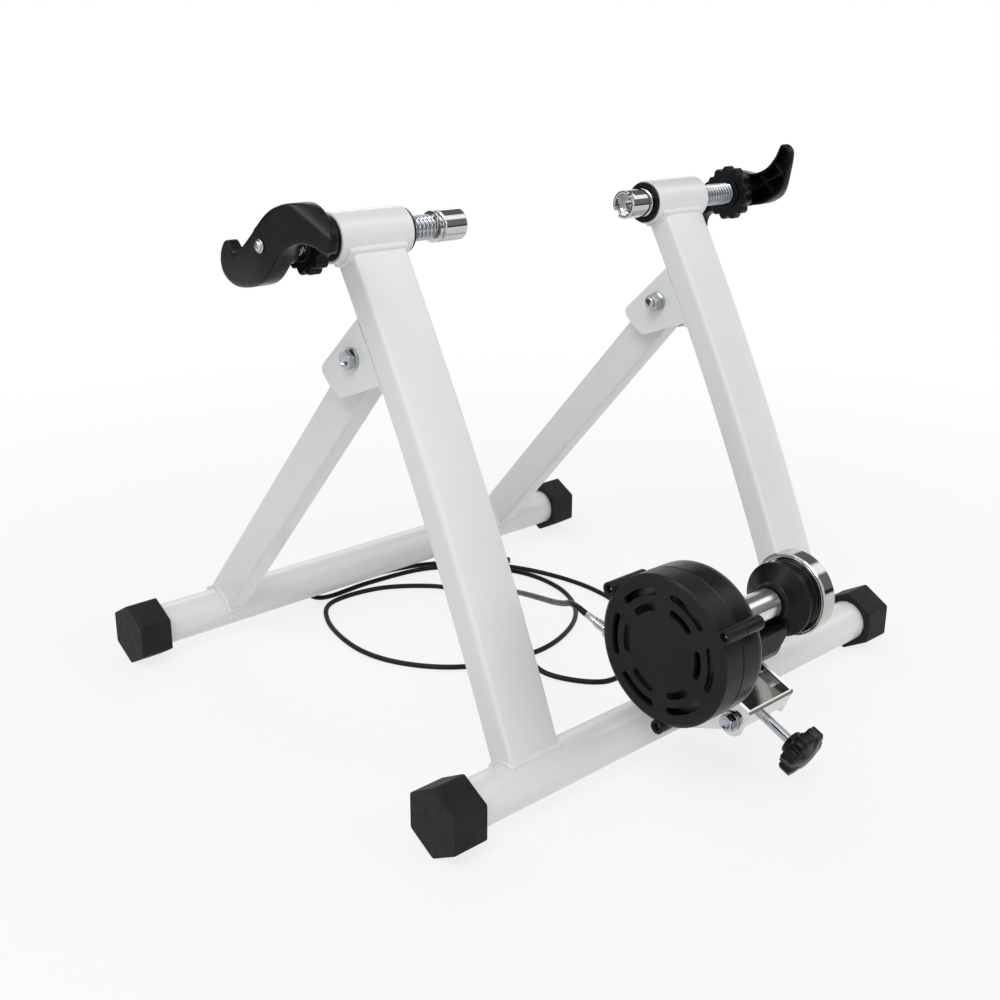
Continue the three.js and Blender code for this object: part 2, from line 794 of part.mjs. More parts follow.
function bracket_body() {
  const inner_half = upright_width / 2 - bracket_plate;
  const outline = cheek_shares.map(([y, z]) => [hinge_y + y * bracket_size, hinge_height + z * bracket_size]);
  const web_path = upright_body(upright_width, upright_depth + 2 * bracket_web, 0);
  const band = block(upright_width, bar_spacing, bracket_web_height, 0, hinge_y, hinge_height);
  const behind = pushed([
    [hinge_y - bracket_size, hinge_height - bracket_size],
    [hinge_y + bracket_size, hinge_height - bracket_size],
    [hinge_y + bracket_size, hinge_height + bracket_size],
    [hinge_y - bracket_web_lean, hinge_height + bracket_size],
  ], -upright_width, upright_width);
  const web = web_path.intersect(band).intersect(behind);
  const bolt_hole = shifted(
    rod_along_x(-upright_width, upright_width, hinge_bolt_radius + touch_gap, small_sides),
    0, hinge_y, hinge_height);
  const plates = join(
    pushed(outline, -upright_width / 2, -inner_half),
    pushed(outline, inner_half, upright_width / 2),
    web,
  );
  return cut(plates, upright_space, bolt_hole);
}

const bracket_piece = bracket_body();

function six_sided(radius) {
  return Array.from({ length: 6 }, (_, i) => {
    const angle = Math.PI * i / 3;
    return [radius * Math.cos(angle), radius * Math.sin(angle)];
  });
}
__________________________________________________
Determine how many lines of the material include the string "from". Output only that count.

2